長期的には、ネットポジティブな企業は資金を貯め、リスクを減らし、イノベーションを起こし、企業の評判やブランドを築き、人材を引きつけ、従業員エンゲージメントを高めていきます。

ギャラップ社の調査によると、エンゲージメントの高い組織は生産性が17%、売り上げが20%、収益性が21%それぞれ高くなることがわかっています。消費者は自分と地球にとってよい製品を求めるようになっている中で、サステナブルな企業は売上や利益を高めやすくなっています。

ジャスト・キャピタルは、米国を本拠とする上場企業900社以上を環境・社会パフォーマンスで格付けし、上位企業のリスト「ジャスト100」をつくっていますが、これらの企業は給与が18%高く、使用するグリーンエネルギーが123%多く、ダイバーシティの目標を設定する確率が6倍に上り、自己資本利益率(ROE)が7.2%も高くなっています。

また、「ベタービジネス・ベターワールド」レポートの計算によれば、SDGsの目標を達成すると最低でも12兆ドルのビジネスチャンスが生まれ、2030年までに(わずか4つの産業分野で)3億8000万の雇用が創出されると言います。著者たちはSDGsの先には、あらゆるところにチャンスがあると指摘します。

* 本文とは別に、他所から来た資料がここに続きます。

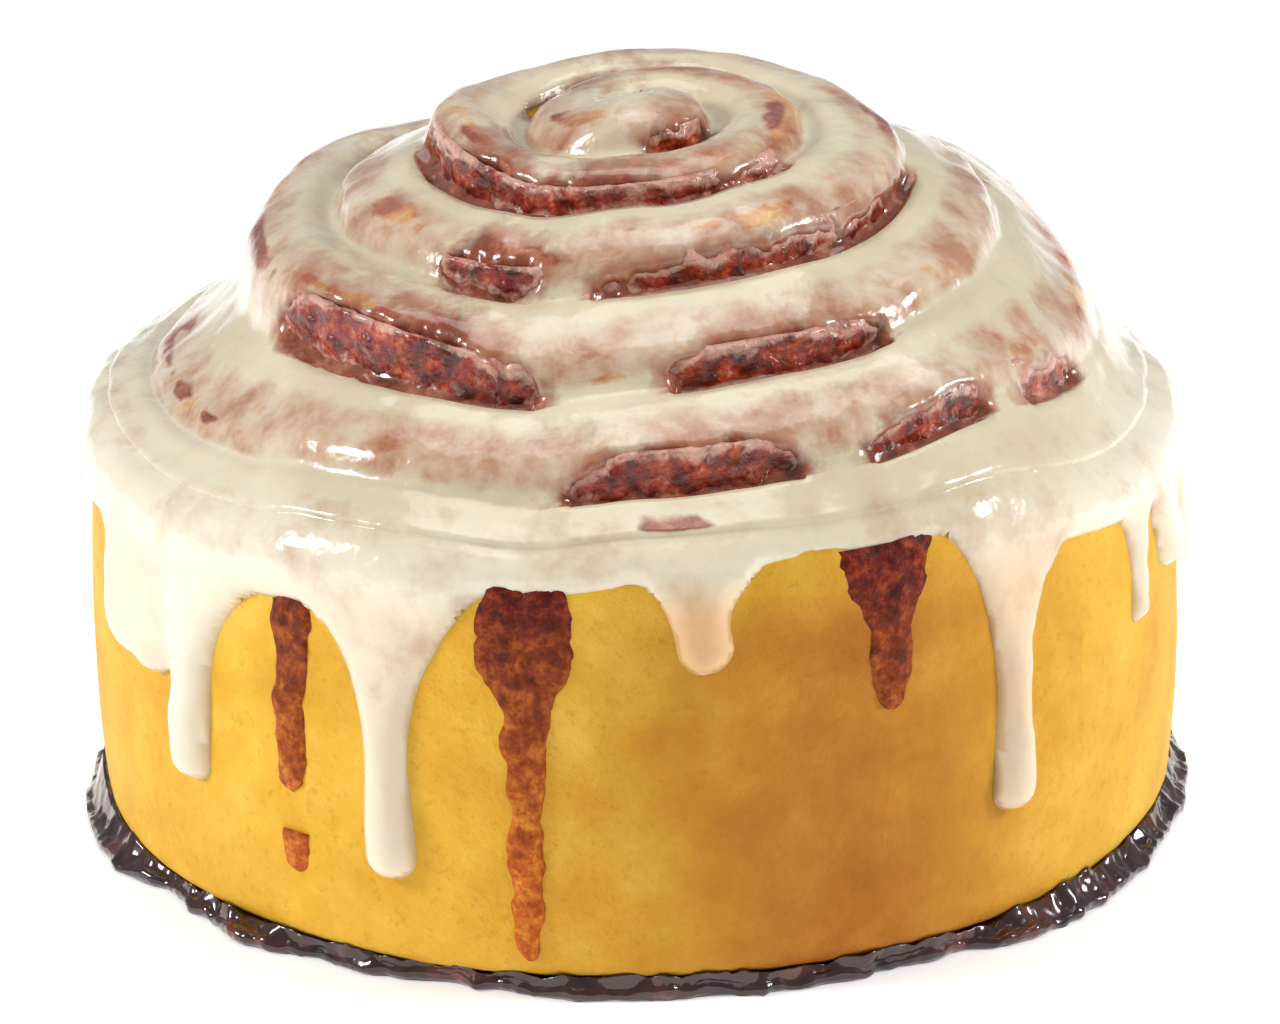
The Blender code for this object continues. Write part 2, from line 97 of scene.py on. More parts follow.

今後のマーケットを牽引し、労働市場の中心を担うミレニアル世代やZ世代は、サステナビリティや気候変動を気にかけ、企業の動きを厳しく中止しています。私が教える大学の学生達も企業のSXを評価しながら、消費活動を行っています。実際、Z世代の10人に9人は、企業は環境や社会の問題を解決する義務があると考えています。

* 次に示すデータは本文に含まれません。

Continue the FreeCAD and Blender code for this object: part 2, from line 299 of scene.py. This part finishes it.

私たちは選択できる。あまり繁栄せず、成長が遅く、格差が広がり、国境で分断された世界か、それともイノベーションが起き、生産性が高く、インクルーシブな成長が実現し、産業のレジリエンスが高まり、つながりを取り戻した世界か……。正しい方向へ動き出した勇敢なリーダーの数は増えている。企業は最も困難な問題に立ち向かう準備ができており、風向きもこちらの味方だ。 私たちにできないはずがない。

様々な調査やレポートがネットポジティブな企業の活動を高く評価しています。ネットポジティブな企業は、今後も成長する可能性が高いのです。

ネットポジティブなリーダーには、以下の5つの重要な特徴が見られます。
・目的意識、責任感、奉仕精神
・共感高いレベルの思いやり、謙虚さ、人間性
・人一倍の勇気
・インスピレーションを与え、道徳的リーダーシップを示す能力
・変革パートナーシップの追求

思いやりと共感にあふれ、人間らしいことを受け入れるリーダーが世の中にインパクトを与え、サスティナブルな世界を実現してくれます。このようなネットポジティブなリーダーが増えることを期待していますし、彼らが率いる企業を応援したいと思います。